The House Armed Services and Appropriations committees also will have to approve the measure but Pueblo County's lobbyist, former Congressman Ray Kogovsek, was optimistic that support from Sen. Ben Nighthorse Campbell and Rep. Joel Hefley, whose House district includes Colorado Springs, will help get the funding approved.

The Pentagon's budget request published in February allocated less than $5 million for design and construction work on a facility here that will be used to destroy 2,600 tons of weapons containing mustard agent.

Local officials had expected almost $152 million to be budgeted, but Defense Department officials said that design of the Pueblo plant was becoming too costly and they asked for changes to reduce those costs. Figuring it would take time to redesign the plant, the budget request for Pueblo next year was substantially reduced.

The Pentagon had asked for $45 million in military construction funding for Pueblo next year but that would not have helped get the plant built if plans were still being re-engineered. The local Citizens Advisory Commission, which wants the weapons destroyed as soon as possible so that the Army base can be turned over to civilian uses, protested the cuts and last week grilled Defense Department official Pat Wakefield on the reasons for the cut.

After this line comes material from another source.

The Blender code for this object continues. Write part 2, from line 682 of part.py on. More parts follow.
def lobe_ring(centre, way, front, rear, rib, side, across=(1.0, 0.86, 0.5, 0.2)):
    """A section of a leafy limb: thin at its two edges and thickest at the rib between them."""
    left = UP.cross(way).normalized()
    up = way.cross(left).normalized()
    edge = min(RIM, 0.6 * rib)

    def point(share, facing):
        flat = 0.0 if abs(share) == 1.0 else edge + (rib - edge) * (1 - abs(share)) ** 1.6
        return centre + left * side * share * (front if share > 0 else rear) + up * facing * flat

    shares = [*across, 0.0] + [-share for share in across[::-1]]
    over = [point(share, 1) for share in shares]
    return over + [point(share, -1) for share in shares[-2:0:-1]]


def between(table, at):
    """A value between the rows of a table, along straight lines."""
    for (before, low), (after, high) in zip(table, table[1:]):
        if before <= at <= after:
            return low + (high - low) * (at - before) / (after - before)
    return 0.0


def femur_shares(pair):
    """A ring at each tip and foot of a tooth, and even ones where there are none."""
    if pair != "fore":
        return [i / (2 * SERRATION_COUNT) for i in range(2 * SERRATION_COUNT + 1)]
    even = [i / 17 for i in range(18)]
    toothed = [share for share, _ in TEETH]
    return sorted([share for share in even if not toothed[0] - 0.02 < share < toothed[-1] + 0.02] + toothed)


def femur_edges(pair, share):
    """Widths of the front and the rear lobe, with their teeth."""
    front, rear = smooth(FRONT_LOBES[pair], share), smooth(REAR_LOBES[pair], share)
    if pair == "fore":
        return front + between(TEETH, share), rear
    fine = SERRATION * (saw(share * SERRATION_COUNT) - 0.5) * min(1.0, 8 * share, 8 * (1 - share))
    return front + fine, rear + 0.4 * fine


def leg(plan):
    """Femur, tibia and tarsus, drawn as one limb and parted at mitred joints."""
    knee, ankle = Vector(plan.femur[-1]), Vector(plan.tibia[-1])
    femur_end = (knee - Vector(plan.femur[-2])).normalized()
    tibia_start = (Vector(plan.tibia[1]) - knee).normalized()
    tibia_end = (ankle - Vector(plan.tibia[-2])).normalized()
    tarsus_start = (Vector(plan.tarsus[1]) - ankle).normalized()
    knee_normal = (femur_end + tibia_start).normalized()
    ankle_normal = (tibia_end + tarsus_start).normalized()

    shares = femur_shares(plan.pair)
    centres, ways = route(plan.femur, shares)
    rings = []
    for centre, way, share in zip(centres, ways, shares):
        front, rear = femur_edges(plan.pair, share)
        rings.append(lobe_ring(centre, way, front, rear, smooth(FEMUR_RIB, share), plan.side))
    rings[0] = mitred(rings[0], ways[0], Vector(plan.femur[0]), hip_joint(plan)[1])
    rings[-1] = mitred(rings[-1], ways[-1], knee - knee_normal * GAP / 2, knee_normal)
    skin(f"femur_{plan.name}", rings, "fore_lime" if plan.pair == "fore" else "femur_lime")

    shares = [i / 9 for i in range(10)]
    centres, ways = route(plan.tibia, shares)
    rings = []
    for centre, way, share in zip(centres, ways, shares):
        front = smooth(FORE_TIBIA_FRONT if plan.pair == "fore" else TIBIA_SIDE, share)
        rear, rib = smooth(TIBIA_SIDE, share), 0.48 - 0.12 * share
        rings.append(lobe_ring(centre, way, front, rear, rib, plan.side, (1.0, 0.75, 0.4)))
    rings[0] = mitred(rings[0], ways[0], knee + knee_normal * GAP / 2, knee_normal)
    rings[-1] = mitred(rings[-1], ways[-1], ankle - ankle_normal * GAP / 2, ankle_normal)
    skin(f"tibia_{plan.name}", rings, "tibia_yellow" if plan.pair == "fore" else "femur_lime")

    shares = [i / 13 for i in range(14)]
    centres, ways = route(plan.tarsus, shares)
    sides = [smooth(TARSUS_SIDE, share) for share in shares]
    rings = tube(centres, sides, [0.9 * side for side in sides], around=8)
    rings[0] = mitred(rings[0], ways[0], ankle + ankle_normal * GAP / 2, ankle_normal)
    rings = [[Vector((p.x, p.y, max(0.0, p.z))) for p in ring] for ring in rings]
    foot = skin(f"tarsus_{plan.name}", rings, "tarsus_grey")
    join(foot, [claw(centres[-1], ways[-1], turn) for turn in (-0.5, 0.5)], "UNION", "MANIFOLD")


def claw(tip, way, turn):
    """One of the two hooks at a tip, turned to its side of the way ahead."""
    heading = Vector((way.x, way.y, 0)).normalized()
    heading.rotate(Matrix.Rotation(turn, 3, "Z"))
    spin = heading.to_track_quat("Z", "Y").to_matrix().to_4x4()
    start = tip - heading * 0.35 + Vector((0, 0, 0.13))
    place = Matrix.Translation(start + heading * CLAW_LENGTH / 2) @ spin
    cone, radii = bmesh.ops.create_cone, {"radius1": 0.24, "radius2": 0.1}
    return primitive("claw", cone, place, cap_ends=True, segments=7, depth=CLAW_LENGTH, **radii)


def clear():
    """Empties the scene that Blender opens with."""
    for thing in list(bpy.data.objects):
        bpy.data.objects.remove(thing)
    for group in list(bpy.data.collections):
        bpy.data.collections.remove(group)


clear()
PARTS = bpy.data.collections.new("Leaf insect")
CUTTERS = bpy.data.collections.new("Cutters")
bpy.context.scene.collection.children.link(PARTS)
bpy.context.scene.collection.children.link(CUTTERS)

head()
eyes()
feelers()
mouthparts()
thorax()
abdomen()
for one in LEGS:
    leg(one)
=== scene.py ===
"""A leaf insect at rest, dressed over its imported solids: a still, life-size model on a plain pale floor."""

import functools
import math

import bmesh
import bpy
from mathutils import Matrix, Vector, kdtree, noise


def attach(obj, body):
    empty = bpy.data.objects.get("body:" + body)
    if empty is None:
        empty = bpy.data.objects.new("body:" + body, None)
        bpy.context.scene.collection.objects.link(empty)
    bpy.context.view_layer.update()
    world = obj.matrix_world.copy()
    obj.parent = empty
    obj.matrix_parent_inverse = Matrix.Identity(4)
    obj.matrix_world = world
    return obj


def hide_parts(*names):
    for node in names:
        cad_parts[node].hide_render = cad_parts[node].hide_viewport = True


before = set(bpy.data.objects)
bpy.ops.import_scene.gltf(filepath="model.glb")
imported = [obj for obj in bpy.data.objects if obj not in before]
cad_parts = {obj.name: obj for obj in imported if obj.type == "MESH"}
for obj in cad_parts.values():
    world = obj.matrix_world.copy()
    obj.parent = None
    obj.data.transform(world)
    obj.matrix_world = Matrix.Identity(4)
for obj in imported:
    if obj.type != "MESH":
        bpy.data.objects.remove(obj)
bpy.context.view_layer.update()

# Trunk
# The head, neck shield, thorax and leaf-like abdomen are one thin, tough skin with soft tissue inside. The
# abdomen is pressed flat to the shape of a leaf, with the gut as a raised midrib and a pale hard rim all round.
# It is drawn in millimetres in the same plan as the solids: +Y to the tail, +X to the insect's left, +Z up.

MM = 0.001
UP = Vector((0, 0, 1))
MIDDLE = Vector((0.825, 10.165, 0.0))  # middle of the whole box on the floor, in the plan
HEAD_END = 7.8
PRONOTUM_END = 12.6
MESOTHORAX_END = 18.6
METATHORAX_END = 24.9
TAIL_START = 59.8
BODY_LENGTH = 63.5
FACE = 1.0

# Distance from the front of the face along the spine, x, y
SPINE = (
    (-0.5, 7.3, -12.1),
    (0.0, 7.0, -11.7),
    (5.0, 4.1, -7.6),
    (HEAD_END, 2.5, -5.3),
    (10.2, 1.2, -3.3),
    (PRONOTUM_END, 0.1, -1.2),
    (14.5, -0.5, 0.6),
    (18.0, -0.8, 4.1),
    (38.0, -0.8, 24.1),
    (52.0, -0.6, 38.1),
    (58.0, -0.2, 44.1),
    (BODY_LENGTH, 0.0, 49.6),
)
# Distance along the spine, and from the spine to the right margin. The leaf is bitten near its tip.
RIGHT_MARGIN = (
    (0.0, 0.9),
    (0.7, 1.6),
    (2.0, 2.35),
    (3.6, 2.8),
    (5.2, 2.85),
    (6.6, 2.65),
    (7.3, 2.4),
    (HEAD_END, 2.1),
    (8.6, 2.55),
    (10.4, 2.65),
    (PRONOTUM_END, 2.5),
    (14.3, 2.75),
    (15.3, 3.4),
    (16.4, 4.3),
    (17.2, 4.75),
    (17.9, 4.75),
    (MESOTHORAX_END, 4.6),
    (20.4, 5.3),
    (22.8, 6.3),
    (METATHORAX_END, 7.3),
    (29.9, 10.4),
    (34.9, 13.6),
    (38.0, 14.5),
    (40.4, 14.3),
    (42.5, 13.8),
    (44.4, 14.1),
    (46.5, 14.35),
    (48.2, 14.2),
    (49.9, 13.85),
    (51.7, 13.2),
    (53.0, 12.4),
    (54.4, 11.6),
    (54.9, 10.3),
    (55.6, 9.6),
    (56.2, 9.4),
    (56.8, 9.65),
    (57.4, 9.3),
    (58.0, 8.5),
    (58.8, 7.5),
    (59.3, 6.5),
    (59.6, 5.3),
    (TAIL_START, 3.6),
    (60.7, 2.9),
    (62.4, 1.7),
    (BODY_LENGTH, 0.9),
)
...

Commission Chairman John Klomp said that the committee action was "very good news for Pueblo." Klomp credited the new support for Pueblo to a large turnout at the commission meeting last week that showed the community's solidarity.

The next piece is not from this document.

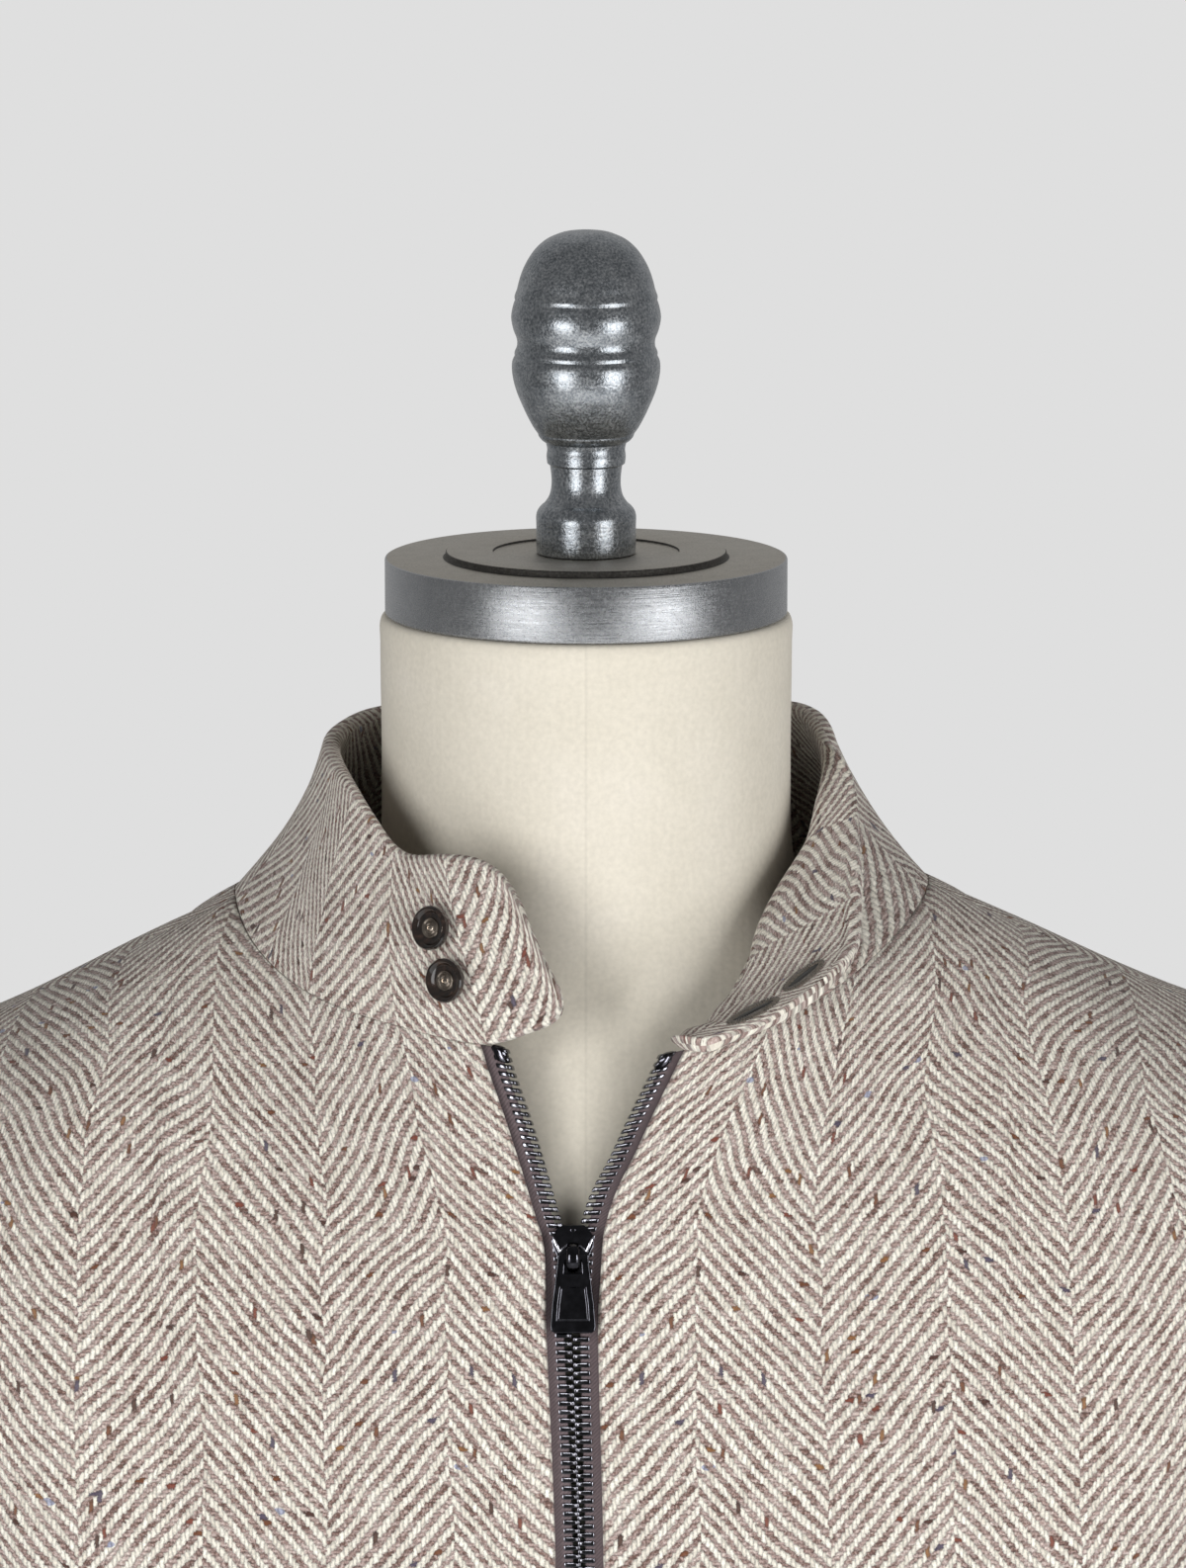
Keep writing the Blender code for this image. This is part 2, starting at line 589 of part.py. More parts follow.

He said that if the funding is restored, it would mean Bechtel can move ahead with its original design and speed up the destruction of the weapons.

Local officials were especially upset by the earlier budget cut because other chemical weapons destruction projects were funded to cover cost overruns. Wakefield said it would be irresponsible to shift that money to Pueblo and cause layoffs elsewhere.

A spokesman for Allard's office said that the committee vote called for additional funding to cover the costs of work in Pueblo next year so other demilitarization projects would not be affected.

Allard said, "The DoD’s earlier funding request was inadequate and contrary to the stated goal of the Department of Defense’s Chemical Weapons Demilitarization program: the accelerated destruction of our chemical weapons stockpile by 2012.

"But I prevailed on the committee to give the Pueblo Depot project the high-priority funding status it deserves."

"Bottom line here is that the facility’s weapons stockpile needs to be disposed of for homeland security reasons and in order to meet the 2012 Chemical Weapons Convention Treaty deadline," Allard said.

Allard said that in the next few weeks he plans to meet with Michael Wynne, an undersecretary who is the senior Defense Department official in charge of the weapons destruction program, to discuss getting the program back on track.